Mr. Bishop of Utah, from the Committee on Natural Resources, submitted 
                             the following

                              R E P O R T

                        [To accompany H.R. 1138]

      [Including cost estimate of the Congressional Budget Office]

    The Committee on Natural Resources, to whom was referred 
the bill (H.R. 1138) to establish certain wilderness areas in 
central Idaho and to authorize various land conveyances 
involving National Forest System land and Bureau of Land 
Management land in central Idaho, and for other purposes, 
having considered the same, report favorably thereon without 
amendment and recommend that the bill do pass.

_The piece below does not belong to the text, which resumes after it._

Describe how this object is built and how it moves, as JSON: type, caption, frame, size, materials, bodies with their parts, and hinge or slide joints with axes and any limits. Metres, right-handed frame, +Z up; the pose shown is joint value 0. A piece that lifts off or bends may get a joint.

                          Purpose of the Bill

    The purpose of H.R. 1138 is to establish certain wilderness 
areas in central Idaho and to authorize various land 
conveyances involving National Forest System land and Bureau of 
Land Management land in central Idaho.

                  Background and Need for Legislation

    H.R. 1138 would create three new Wilderness areas totaling 
275,655 acres on U.S. Forest Service (USFS) and Bureau of Land 
Management (BLM) lands, would release four Wilderness Study 
Areas (WSA) totaling 153,883 federal acres back to multiple-
use, and transfer 12 parcels of federal land totaling 913 acres 
to local counties and cities in central Idaho. The areas 
subject to this bill attract a number of outdoor 
recreationists, including snowmobilers, hunters, backpackers, 
hikers, mountain bikers, outfitters, campers and others.
    There is strong local opposition to these or other areas in 
Idaho being designated as a national monument by the President 
under the Antiquities Act of 1906 (16 U.S.C. 431 et seq.). In 
response to this threat, Congressman Michael K. Simpson (R-ID) 
has developed and introduced several bills over the last decade 
that would designate new Wilderness, release WSAs back into 
multiple-use, and transfer federal lands to local cities and 
counties. Congressman Simpson first introduced the Central 
Idaho Economic Development and Recreation Act (CIEDRA) in 2004. 
That bill would have designated 332,000 acres as new Wilderness 
and released 131,000 acres from existing WSAs. The bill was 
passed by the House in 2006 during the 109th Congress, but was 
not taken up in the Senate.
    Congressman Simpson introduced the bill in subsequent 
Congressional sessions, but revamped the proposal in the 114th 
Congress and introduced the newly-titled bill in February 2015. 
The revamped bill increases the acreage released from WSAs and 
decreases the amount of acreage designated as Wilderness so 
that no motorized roads or trails will be closed and 
snowmobiling areas will be left open.
    The areas designated as Wilderness include the Hemingway-
Boulders Wilderness, White Clouds Wilderness, and the Jim 
McClure-Jerry Peak Wilderness. The WSAs that would be released 
include the Jerry Peak WSA, Jerry Peak West WSA, Corral-Horse 
Basin WSA, and Boulder Creek WSA. The bill requires the 
conveyance or transfer of 12 parcels of BLM and USFS land to 
Blaine and Custer Counties and several cities in central Idaho. 
This land will be used for a variety of public purposes, 
including housing for seasonal workers, fire protection, waste 
transfer, cemeteries, and other local needs.
    The bill features a number of other special provisions. 
Grazing permittees with allotments within certain areas 
designated as Wilderness would be allowed to voluntarily retire 
their permits and be eligible for compensation from a third 
party conservation group. Any retired permits would be 
permanently closed to future grazing. No roads that are 
currently open to vehicles or trails that are currently open to 
two wheeled motorized-use would be closed. The legislation does 
not restrict or preclude low-level overflights of military 
aircraft, flight testing, or the designation of new special-use 
airspace over the Wilderness areas. The bill does not include 
any protective perimeter or buffer zone around the Wilderness 
areas and does not restrict activities or the use of lands 
outside the Wilderness areas that can be seen or heard within 
the area.

                            Committee Action

    H.R. 1138 was introduced on February 26, 2015, by 
Congressman Michael K. Simpson (R-ID). The bill was referred to 
the Committee on Natural Resources, and within the Committee to 
the Subcommittee on Federal Lands. The Subcommittee held a 
hearing on the bill on June 16, 2015. On July 8, 2015, the 
Natural Resources Committee met to consider the bill. The 
Subcommittee was discharged by unanimous consent. No amendments 
were offered and the bill was ordered favorably reported to the 
House of Representatives by unanimous consent on July 9, 2015.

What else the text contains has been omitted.